§ The Parliamentary Under-Secretary of State, Department for Culture, Media and Sport (Lord McIntosh of Haringey)
My honourable friend the Financial Secretary to the Treasury (Ruth Kelly) has made the following Written Ministerial Statement today.
The House will wish to be aware of developments on the Government's plans for modernising civil registration.
On 10 July 2003 the Government published the consultation paper Civil Registration: Delivering Vital Change. This set out our proposals to reform civil registration in England and Wales using powers in the Regulatory Reform Act 2001. The proposed changes will make it easier both for citizens to deal with government at key points in their lives and in the lives of their families and for the Government to modernise this public service by exploiting improved information and communication technology. I am pleased to be able to tell the House that 56WS there were almost 3,400 responses to the consultation document. This indicates the very real interest among a wide range of stakeholders—registration practitioners and managers, the public and other interested organisations—in this area of reform.

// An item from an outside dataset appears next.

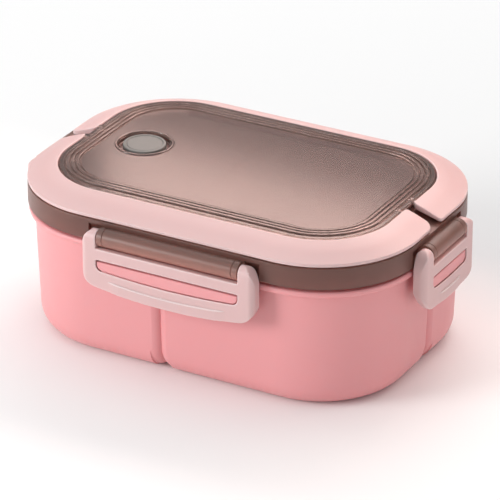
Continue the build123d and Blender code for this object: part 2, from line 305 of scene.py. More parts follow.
class Graph:
    """A node tree being filled in."""

    def __init__(self, tree):
        self.tree = tree

    def add(self, kind, settings=None, values=None):
        """A node of that kind, with its settings and then its sockets' values or links."""
        node = self.tree.nodes.new(kind)
        for name, setting in (settings or {}).items():
            if name == "stops":
                self.set_stops(node.color_ramp, setting)
            else:
                setattr(node, name, setting)
        for key, value in (values or {}).items():
            socket = node.inputs[key]
            if isinstance(value, Wire):
                value = value.socket
            if isinstance(value, bpy.types.NodeSocket):
                self.tree.links.new(value, socket)
            else:
                socket.default_value = value
        return node

    def set_stops(self, ramp, stops):
        """The colour stops of a ramp, as (place, grey) pairs."""
        while len(ramp.elements) < len(stops):
            ramp.elements.new(0.5)
        for element, (place, grey) in zip(ramp.elements, stops):
            element.position = place
            element.color = (grey, grey, grey, 1)

    def noise(self, scale, detail=3.0, roughness=0.5, stretch=(1, 1, 1)):
        """Noise on the piece's own coordinates, from 0 to 1."""
        place = self.add("ShaderNodeTexCoord")
        mapping = self.add(
            "ShaderNodeMapping", {}, {"Vector": place.outputs["Object"], "Scale": stretch}
        )
        values = {"Vector": mapping.outputs[0], "Scale": scale}
        values.update({"Detail": detail, "Roughness": roughness})
        made = self.add("ShaderNodeTexNoise", {}, values)
        return Wire(self, made.outputs["Fac"])

    def mix(self, factor, first, second):
        """A colour between two colours."""
        node = self.add("ShaderNodeMix", {"data_type": "RGBA"}, {0: factor, 6: first, 7: second})
        return node.outputs[2]

    def height(self):
        """Height above the table, in metres."""
        place = self.add("ShaderNodeTexCoord")
        split = self.add("ShaderNodeSeparateXYZ", {}, {0: place.outputs["Object"]})
        return Wire(self, split.outputs[2])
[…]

Our intention was to introduce a regulatory reform order in this Session of Parliament. This remains the case in respect of provisions relating to registration of births and deaths and access to birth and death records. I have however decided to postpone the presentation of provisions relating to marriage till early in the next Session. The splitting of the proposals in this way will ensure that the momentum for reform is sustained, while at the same time providing an opportunity for the second regulatory reform order to take account of Parliament's wishes on the civil partnership legislation.
This strategy will not hinder the Government's plans for implementation that will begin in 2005 with improved information technology to forward registration information to the Registrar General and the structural reform of the local registration service.